Depeasantization can be defined, in short, as a gradual decrease in the rural population, as opposed to an increase in the urban population. Farshad A.Araghi says that the depeasantization process occurs as a result of a dual relation. According to him, the process of depeasantization includes, on the one hand, “deruralization,” which means “the depopulation and decline of the rural areas” and, on the other hand, “over-urbanization,” which means “massive concentration of peoples and activities in growing urban centers.”2 This development process, together with the economic development models that were created after World War II, brought about rural transformation, especially in Third World countries, where capitalism was less developed. Again, Araghi defines the main factors that affected the depeasantization process during the 1945–73 period as follows: “1945 to ca. 1973, the period of the construction of the world market and the establishment and institutionalization of the new global political and economic order under the hegemony of the American state.”3
Later chapters will analyse how the peasants changes in economic and political terms during this period. This chapter, however, seeks to show how the peasants were defined in theory in relation to the overall transformation of the world system during the post-war period. Within this framework, the various definitions of peasantry in relation to capitalist development and the depeasantization process will first be presented. After that, analysis will turn to the development of a peasant-related theoretical field in Turkey, namely that of rural sociology, which was affected profoundly by dominant post-war theoretical developments.

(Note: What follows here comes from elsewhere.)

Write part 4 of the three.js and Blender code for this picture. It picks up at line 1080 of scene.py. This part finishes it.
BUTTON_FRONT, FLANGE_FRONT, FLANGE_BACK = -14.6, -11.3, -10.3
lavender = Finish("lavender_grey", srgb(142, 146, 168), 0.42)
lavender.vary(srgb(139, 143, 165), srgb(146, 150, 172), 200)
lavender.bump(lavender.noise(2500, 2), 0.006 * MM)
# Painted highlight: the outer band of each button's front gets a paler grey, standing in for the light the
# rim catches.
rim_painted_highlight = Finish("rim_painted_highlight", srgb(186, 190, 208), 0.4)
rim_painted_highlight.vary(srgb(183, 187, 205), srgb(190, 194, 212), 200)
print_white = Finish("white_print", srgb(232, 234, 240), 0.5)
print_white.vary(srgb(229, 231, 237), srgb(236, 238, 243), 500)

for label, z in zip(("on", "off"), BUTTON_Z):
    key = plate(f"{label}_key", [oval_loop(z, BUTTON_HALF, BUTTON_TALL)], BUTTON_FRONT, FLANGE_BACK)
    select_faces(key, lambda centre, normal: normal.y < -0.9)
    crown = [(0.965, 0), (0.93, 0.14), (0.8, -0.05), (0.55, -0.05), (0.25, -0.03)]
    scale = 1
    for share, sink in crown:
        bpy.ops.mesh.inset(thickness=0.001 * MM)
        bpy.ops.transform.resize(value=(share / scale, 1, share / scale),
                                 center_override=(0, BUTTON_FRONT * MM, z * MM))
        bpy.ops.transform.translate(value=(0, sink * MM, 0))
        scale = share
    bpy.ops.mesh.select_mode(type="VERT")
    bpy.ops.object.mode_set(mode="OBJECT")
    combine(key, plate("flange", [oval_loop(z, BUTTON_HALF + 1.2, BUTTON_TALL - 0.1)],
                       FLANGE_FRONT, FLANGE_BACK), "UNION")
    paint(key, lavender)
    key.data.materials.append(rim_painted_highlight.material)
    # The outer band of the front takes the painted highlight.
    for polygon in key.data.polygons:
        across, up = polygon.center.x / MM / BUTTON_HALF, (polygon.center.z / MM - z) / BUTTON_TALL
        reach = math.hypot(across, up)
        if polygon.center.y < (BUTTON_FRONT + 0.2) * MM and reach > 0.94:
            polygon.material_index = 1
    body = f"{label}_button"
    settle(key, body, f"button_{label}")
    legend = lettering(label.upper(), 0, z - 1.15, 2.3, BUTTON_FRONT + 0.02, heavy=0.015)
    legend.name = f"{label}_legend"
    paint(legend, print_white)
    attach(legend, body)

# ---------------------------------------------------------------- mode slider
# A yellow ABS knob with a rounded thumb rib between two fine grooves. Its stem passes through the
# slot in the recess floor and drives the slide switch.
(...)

During this period, the field of rural sociology became one of the most important theoretical areas in the world in problematizing the peasantry. With the development of the world market and the international economic division of labor after the war, the peasants became one of the most important components of the new world order. The necessity of improving the relatively underdeveloped structures– at least up to a level that would prevent the creation of problems which might obstruct the progress of the system– made it necessary to gain knowledge of these structures. Such knowledge could then be used in the creation of policies that would assist the integration of these structures into the new world system in an unproblematic way.
It is difficult to create either political or economic projects for the components of a society about which its knowledge has not been gathered. For this reason, the process of theorization of the peasantry during this period was directly related to the requirement of achieving a “real” knowledge of the peasants. This relation, as will be told in detail below, developed the production of knowledge through experimental sociology. This methodological approach was used widely and became dominant in most sociological studies of the period, as an applied social science discipline. In this way, just as the peasants were undergoing an economic and political transformation, so knowledge of the peasant groups was being redefined by these studies. This situation, as will be asserted in every chapter of this study, made out the peasants as a “real” entity on a theoretical basis. The idealized and glorified ideological imaginary of the peasants that had been dominant in the previous period transformed them into the “real” components of society as a result of the theoretical concerns that were dominant during this period.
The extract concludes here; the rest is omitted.